Ханс Ульрих Гумбрехт, "Филология и сложное настоящее", пер. Н. Поселягина

Небольшое эссе профессора Стэнфорда на тему "почему филология в кризисе и как из него можно выбраться". Особенно интересно подходом к различению культурных ситуаций прошлого и настоящего, избегающего надоевших слов с корнем "модерн", поскольку ситуации рассматриваются в оптике функционирования филологии и отношения к прошлому. И ситуацию прошлого Гумбрехт называет "историческим хронотопом" : Такое мировоззрение позволило возникнуть гегелевской философии истории и дарвиновской теории эволюции, социализму и капитализму, основанным на убеждениях, что прошлое, которое люди оставляют за собой, — это всегда зона все более и более драматичных различий; что будущее — открытый горизонт возможностей для выбора и что между этим прошлым и этим будущим настоящее — это, по словам Бодлера, неуловимо короткий момент перехода, когда человеческое мышление, наполненное опытом прошлого, приспособленным к настоящему, способно придать будущему форму, выбирая среди его возможностей. По логике такого хронотопа, ничто не может сопротивляться времени как неизбежному двигателю изменений. В рамках такого хронотопа филология представляла функции кураторства текстов, а во главе угла стоял принцип канонического "критического издания", некоего правильного эстетического ориентира текста, которым поверяются все разногласия. Нынешнее же отношение к истории понимается как "хронотоп широкого настоящего времени", в котором новое настоящее (которое продолжает оставаться таким для нас в начале XXI века) таково, что все парадигмы и феномены прошлого в нем накладываются друг на друга, доступные и готовые к использованию. В результате это настоящее время, вместо того чтобы преодолевать прошлое, погружается в него и в то же время сталкивается с будущим, которое, в свою очередь, вместо того чтобы быть открытым горизонтом возможностей, выглядит как множество неумолимо надвигающихся на нас угроз (таких, как «глобальное потепление»).

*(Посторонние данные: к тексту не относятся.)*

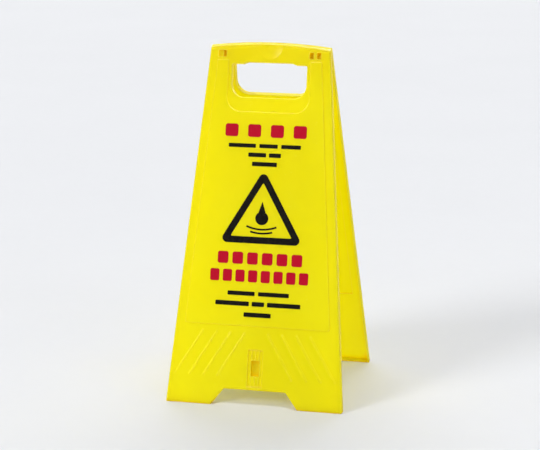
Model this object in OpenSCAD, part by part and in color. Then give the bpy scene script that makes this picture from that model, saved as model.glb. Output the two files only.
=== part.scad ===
/* [Panel] */
// Length of a panel along its slope, from the top corners to the foot
panel_l = 600; // [560:5:640]
// Width across the feet
base_w = 300; // [290:1:320]
// Width across the top corners
top_w = 201; // [198:1:208]
// Height of the arched top edge above its corners
arch_rise = 6.6; // [5:0.1:8]
// Distance from the hinge axis to a panel's outer face
face_h = 12.5; // [12:0.1:13]
// Wall thickness of the moulding
wall = 2.5; // [2:0.1:2.8]
// Radius of the grip's rounded top edge
roll_r = 11.2; // [8:0.1:11.3]
// Radius of the other outer edges
edge_r = 2.5; // [1.5:0.1:2.8]
// Radius of the outer corners, seen from the front
corner_r = 3.5; // [3:0.1:5]

/* [Stand] */
// Lean of each panel from upright when the sign stands open
lean = 13; // [12:0.25:14]
// Distance of the hinge axis below the top corners, along the slope
hinge_s = 15; // [14.5:0.1:15.5]
// Gap from the middle plane to a panel's rim when the sign is folded
fold_gap = 0.5; // [0.3:0.1:0.8]
// Gap from the middle plane to a panel's stop face when the sign is open
stop_gap = 0.3; // [0.2:0.05:0.4]

/* [Hand hole] */
// Width of the hand hole
hole_w = 126.6; // [120:0.2:128]
// Top of the hand hole, below the top corners
hole_top_s = 31.5; // [31:0.1:33]
// Bottom of the hand hole, below the top corners
hole_bottom_s = 86.5; // [80:0.5:90]
// Radius of the hand hole's lower corners
hole_r = 22; // [15:1:25]
// Height of the finger relief in the grip's underside
relief_h = 3; // [2:0.1:3.5]
// Width of the finger relief at its top
relief_w = 74; // [60:1:80]
// Width of the thumb scoop
scoop_w = 42; // [36:1:46]
// Depth of the thumb scoop
scoop_d = 2; // [1.5:0.1:2]

/* [Sign field] */
// Height of the raised sign field
field_h = 1.9; // [1.2:0.1:2]
// Half width of the field at its top and at its bottom
field_x = [88.6, 123.5]; // [80:0.1:128]
// Top and bottom of the field, below the top corners
field_s = [24.5, 466]; // [24:0.5:480]
// Half width of the cut-out round the hand hole
bay_x = 68.5; // [67:0.1:70]
// Bottom of that cut-out, below the top corners
bay_s = 110; // [100:1:115]

/* [Foot] */
// Width of the notch between the feet, at the floor and at its top
notch_w = [148, 106]; // [80:1:160]
// Height of the notch along the slope
notch_h = 28; // [20:1:32]
// Thickness of the sole along the slope
sole_t = 5.5; // [5:0.1:7]

/* [Hinge] */
// Radius of the hinge pins
pin_r = 2.5; // [2:0.1:2.8]
// Radial running clearance of the pins
pin_fit = 0.05; // [0.02:0.01:0.1]
// Outer radius of the hinge knuckles
knuckle_r = 5.5; // [5:0.1:5.8]
// Middle of the hinge, from the panel's centre line
hinge_x = 76.15; // [76:0.05:76.3]
// Width of the single middle knuckle
tongue_w = 4.9; // [4:0.1:5.2]
// Outside width of a pair of knuckles
pair_w = 18.9; // [18:0.1:19.5]
// Gap between neighbouring knuckles
knuckle_gap = 0.3; // [0.2:0.05:0.5]
// Height of the windows in front of the hinge
window_h = 10.5; // [9:0.1:11]

/* [Catch] */
// Width and height of the recess round the catch
recess = [24, 62]; // [20:1:66]
// Depth of that recess
recess_d = 2; // [1.5:0.1:2.2]
// Width and height of the catch window
catch_window = [14, 26]; // [12:1:28]
// Distance of the catch window's middle below the top corners
catch_s = 535.5; // [534:0.5:537]
// Width, height and reach of the catch tongue
tongue = [4.2, 7, 5.5]; // [3:0.1:8]
// Clearance round the tongue in the other panel's slot
tongue_gap = 0.6; // [0.4:0.1:0.8]

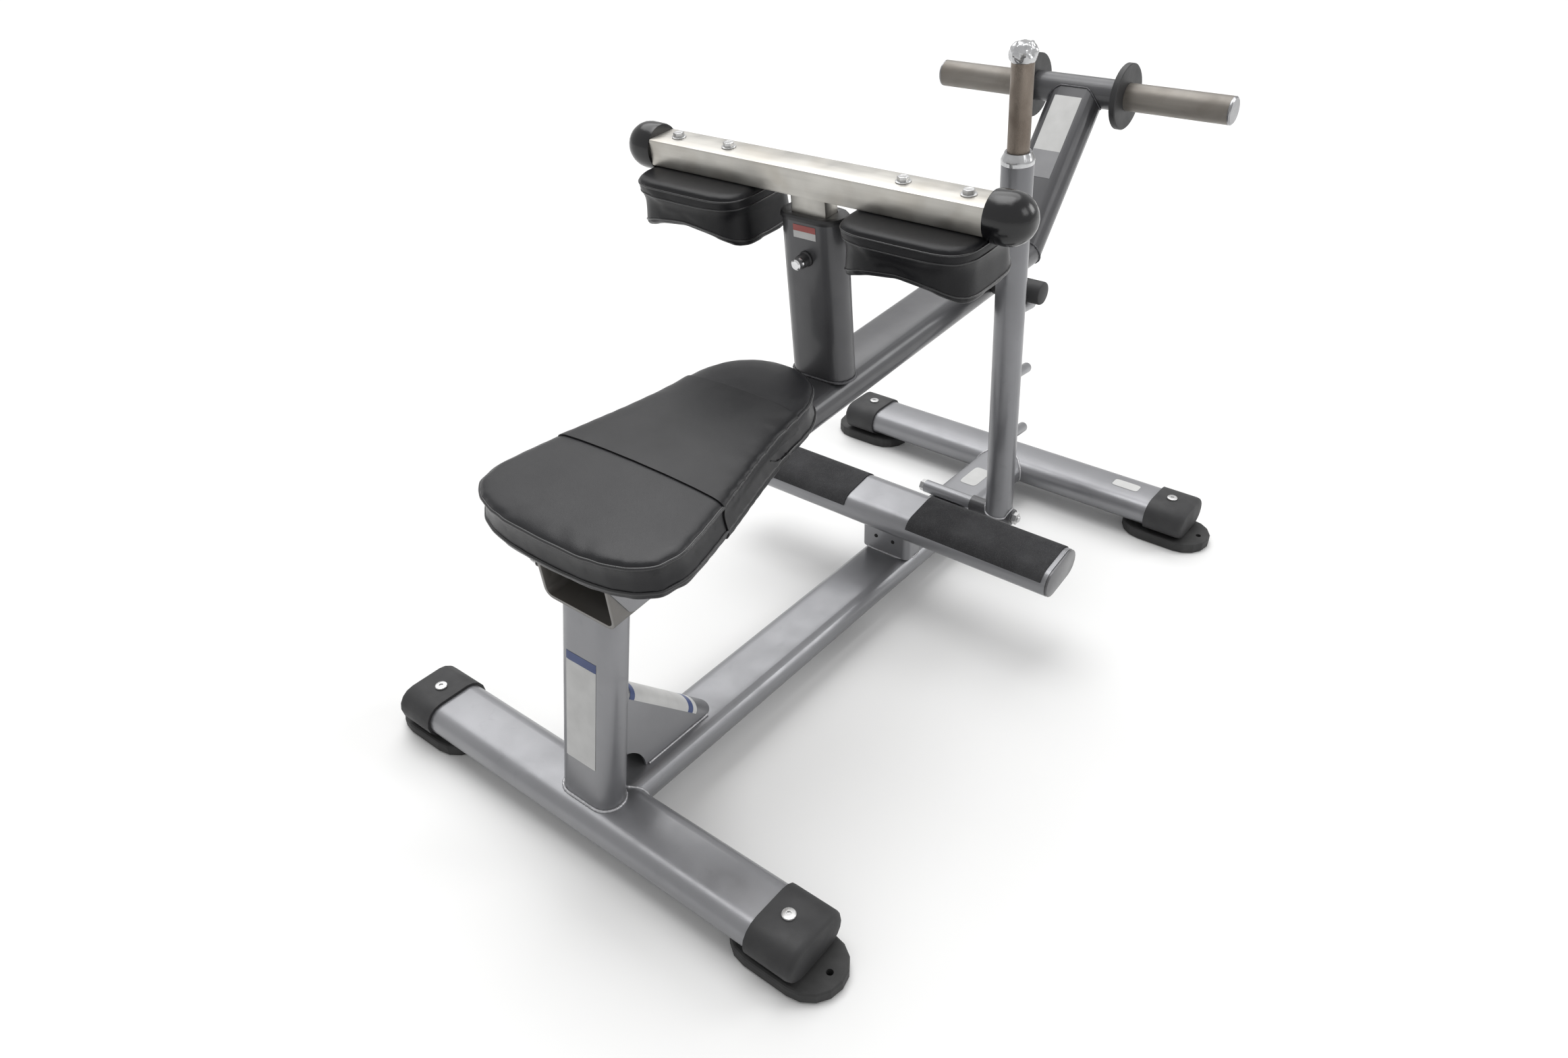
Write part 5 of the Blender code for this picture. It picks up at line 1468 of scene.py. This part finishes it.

В этом пространственно-временном контексте мы стремимся смотреть на прошлое и выстраивать отношения с ним из перспективы настоящего. Взамен производства одной «классической» версии текста, достаточно влиятельной, чтобы преодолевать огромные дистанции в пространстве и времени, сегодняшние филологи очарованы поисками того, как протекала действительная «жизнь» отдельных текстов в прошлом, представляя ее в виде постоянного движения ко все новым исполнениям и версиям этих текстов (для этого Поль Зюмтор придумал французское слово «mouvance»). Они хотят понять, как тексты переходили из этой «жизни» на пергаментные страницы кодексов, получая исключительный шанс быть сохраненными, и как на этих страницах и в этих кодексах отпечатывались материальные следы и симптомы социальных ситуаций, в которых, по-видимому, тексты бытовали.
И вот это широкое настоящее бросает вызов закоснелой филологии, которая пока не успевает полностью переформатироваться. Гумбрехт там рассказывает о новейших наработках филологии, но, вместе с тем, предостерегает относиться к новейшему, т.е. первейшему ответу на кризис как к удачному, вполне возможно, что эти ответы идут немного не в том направлении и лишь дистанция поможет нам разобраться. В числе удачных проектов нового времени Гумбрехт называет "историю понятий" и "дальнее чтение". Однако заметен его страх перед развитием гаджетов и мобильных приложений, судя по всему, он считает их медиумом нового знания, над которым филология уже не властна. Это видно как в эссе, так и в его • интервью, опубликованном в том же номере НЛО.